— BEGIN —
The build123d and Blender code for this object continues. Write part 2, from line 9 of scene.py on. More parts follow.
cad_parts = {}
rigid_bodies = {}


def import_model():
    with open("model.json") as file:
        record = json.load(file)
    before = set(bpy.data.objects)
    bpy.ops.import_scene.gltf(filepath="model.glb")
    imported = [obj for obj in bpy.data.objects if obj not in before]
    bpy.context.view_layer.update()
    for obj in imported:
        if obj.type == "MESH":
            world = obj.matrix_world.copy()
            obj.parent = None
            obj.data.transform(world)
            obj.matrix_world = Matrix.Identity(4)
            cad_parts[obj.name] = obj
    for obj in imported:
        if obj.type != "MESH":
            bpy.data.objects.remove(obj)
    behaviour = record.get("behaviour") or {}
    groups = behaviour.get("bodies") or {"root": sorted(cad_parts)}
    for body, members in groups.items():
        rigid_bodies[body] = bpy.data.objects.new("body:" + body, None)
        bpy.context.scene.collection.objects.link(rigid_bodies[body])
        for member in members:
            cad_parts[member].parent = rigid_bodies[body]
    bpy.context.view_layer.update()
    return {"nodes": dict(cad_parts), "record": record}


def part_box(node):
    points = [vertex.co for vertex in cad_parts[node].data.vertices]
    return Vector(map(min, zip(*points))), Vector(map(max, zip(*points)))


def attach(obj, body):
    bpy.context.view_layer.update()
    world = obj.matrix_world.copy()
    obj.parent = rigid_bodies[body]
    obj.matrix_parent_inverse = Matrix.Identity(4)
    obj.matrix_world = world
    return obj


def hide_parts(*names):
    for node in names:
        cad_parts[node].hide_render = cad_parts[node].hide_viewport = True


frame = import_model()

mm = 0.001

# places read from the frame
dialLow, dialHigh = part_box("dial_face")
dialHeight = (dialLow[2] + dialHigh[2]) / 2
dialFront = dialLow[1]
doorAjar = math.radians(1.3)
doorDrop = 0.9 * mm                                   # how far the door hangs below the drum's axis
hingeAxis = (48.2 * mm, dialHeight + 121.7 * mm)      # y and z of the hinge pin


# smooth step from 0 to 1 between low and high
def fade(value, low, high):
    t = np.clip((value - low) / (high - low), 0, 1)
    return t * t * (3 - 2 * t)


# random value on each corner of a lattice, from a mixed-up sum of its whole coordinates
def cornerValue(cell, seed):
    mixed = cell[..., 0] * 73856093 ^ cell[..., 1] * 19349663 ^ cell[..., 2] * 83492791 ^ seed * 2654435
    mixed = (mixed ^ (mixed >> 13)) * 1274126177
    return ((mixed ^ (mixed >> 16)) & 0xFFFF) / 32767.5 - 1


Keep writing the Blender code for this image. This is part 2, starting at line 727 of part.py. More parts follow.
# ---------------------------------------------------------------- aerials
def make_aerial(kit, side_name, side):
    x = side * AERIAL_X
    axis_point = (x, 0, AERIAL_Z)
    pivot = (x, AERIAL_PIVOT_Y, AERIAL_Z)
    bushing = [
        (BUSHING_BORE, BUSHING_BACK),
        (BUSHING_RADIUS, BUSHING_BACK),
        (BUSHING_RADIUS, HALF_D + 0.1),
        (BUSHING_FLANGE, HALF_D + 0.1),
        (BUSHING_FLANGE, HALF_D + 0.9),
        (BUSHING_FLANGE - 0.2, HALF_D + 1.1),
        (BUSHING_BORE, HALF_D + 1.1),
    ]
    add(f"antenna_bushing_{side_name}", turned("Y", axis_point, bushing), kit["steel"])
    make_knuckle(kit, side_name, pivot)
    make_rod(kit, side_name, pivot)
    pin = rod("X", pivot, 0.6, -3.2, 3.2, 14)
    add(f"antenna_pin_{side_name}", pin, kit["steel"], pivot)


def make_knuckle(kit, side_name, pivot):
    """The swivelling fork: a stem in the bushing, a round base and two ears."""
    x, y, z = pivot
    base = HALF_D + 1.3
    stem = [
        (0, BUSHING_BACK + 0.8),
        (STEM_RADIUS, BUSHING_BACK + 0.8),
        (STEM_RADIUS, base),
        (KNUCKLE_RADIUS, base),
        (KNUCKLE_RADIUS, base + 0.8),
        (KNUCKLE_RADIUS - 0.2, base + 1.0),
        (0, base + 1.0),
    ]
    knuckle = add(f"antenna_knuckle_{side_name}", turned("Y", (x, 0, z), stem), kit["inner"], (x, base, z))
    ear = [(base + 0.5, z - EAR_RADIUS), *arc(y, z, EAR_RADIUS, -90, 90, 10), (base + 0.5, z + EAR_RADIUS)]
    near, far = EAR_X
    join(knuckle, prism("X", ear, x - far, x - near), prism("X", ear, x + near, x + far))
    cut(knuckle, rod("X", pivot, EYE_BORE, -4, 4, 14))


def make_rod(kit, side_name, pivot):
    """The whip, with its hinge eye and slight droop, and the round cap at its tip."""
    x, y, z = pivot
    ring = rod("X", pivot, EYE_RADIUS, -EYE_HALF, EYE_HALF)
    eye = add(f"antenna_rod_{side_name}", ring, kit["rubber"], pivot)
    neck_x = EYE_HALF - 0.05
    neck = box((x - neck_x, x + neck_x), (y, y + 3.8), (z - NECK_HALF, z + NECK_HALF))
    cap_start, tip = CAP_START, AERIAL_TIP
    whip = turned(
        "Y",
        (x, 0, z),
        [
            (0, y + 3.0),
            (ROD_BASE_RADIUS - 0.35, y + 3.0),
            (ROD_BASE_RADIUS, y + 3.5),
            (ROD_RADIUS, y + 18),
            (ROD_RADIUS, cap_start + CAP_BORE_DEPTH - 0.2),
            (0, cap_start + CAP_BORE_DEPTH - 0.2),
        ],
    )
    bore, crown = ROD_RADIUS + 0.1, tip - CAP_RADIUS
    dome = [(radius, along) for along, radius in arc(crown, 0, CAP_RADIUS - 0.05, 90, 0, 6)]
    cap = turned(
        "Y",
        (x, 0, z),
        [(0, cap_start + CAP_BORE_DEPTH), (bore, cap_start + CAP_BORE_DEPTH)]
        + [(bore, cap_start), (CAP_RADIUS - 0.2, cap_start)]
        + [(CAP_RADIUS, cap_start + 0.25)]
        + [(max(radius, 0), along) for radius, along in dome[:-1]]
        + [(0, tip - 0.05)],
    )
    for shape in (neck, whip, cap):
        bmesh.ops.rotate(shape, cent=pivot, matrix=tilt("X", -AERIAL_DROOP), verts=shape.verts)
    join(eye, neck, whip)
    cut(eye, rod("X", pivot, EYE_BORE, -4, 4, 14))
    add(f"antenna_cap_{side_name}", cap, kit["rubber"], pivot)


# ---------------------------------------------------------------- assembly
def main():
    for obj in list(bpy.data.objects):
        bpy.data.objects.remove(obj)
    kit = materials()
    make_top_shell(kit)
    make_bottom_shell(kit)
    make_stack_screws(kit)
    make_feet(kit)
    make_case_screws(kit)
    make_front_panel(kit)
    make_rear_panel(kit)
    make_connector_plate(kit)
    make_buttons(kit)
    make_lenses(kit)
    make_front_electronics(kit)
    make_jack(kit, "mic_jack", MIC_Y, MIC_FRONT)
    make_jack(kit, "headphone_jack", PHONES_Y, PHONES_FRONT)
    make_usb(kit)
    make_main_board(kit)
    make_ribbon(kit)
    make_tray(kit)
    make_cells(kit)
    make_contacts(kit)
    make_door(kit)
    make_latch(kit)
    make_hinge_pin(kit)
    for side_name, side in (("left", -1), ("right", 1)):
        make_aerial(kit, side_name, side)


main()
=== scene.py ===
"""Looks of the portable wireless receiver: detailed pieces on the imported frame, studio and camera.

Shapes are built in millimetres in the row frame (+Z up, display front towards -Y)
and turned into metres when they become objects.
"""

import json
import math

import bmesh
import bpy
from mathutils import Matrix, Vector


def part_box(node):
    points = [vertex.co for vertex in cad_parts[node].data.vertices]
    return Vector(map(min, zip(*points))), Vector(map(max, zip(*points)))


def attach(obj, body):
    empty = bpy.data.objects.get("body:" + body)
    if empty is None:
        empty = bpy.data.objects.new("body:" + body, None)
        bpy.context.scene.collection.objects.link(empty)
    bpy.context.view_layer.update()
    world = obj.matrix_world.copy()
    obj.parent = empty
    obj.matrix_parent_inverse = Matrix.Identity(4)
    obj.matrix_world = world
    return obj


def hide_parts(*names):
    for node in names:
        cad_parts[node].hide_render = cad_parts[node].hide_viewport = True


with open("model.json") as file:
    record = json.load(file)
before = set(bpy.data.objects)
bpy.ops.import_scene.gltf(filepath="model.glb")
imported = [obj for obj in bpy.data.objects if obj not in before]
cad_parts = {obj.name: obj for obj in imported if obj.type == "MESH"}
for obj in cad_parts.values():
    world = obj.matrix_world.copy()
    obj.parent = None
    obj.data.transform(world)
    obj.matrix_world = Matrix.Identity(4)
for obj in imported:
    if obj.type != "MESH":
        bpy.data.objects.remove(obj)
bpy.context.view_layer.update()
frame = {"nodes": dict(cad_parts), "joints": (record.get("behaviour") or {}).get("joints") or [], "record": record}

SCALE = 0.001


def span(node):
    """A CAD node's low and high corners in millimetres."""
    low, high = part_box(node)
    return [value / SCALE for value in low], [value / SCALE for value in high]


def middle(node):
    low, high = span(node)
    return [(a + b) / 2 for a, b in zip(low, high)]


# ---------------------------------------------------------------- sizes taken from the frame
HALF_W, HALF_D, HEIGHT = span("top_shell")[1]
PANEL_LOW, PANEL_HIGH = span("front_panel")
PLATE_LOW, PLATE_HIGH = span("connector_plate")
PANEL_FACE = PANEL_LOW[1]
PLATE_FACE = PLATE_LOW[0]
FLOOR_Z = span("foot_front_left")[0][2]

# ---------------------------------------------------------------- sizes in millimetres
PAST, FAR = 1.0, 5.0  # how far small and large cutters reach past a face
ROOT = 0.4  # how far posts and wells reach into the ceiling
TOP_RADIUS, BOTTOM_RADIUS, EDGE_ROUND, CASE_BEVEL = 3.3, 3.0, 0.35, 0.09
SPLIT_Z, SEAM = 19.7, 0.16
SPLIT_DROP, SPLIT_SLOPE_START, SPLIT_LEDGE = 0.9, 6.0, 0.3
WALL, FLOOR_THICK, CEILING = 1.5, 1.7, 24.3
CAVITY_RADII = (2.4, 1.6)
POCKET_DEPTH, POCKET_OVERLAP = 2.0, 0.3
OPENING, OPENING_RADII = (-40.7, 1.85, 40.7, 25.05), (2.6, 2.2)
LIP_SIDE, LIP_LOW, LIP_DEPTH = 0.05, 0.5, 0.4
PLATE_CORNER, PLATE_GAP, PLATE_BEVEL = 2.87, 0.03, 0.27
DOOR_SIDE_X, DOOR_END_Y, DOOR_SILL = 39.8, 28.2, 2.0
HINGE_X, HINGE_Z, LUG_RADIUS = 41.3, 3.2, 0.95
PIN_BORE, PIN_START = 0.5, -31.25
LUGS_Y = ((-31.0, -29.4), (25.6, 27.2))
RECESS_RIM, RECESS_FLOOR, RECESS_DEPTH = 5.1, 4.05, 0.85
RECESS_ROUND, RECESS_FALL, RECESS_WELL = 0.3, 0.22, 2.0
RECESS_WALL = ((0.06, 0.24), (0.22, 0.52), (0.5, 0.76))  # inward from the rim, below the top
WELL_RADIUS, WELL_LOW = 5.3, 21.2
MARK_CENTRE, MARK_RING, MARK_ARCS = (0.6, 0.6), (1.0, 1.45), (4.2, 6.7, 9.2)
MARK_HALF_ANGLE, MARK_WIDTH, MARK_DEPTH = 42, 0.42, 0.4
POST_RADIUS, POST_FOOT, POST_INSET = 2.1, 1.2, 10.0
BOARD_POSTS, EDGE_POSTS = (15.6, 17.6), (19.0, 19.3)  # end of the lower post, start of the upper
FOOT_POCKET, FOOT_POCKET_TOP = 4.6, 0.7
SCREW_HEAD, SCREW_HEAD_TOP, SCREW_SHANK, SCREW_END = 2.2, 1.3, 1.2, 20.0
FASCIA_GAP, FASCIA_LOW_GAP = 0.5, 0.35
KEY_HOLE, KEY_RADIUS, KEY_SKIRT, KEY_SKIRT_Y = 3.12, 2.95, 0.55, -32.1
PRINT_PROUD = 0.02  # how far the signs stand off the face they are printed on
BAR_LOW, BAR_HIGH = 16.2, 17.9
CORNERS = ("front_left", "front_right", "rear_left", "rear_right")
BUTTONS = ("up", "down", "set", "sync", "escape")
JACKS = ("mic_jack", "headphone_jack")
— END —
The exercise.
Both the line with "make_contacts(kit)" and the line with "bpy.context.scene.collection.objects.link(empty)" belong in the extract, along with every line between them; set down those lines exactly and only.

Correct answer.
    make_contacts(kit)
    make_door(kit)
    make_latch(kit)
    make_hinge_pin(kit)
    for side_name, side in (("left", -1), ("right", 1)):
        make_aerial(kit, side_name, side)


main()
=== scene.py ===
"""Looks of the portable wireless receiver: detailed pieces on the imported frame, studio and camera.

Shapes are built in millimetres in the row frame (+Z up, display front towards -Y)
and turned into metres when they become objects.
"""

import json
import math

import bmesh
import bpy
from mathutils import Matrix, Vector


def part_box(node):
    points = [vertex.co for vertex in cad_parts[node].data.vertices]
    return Vector(map(min, zip(*points))), Vector(map(max, zip(*points)))


def attach(obj, body):
    empty = bpy.data.objects.get("body:" + body)
    if empty is None:
        empty = bpy.data.objects.new("body:" + body, None)
        bpy.context.scene.collection.objects.link(empty)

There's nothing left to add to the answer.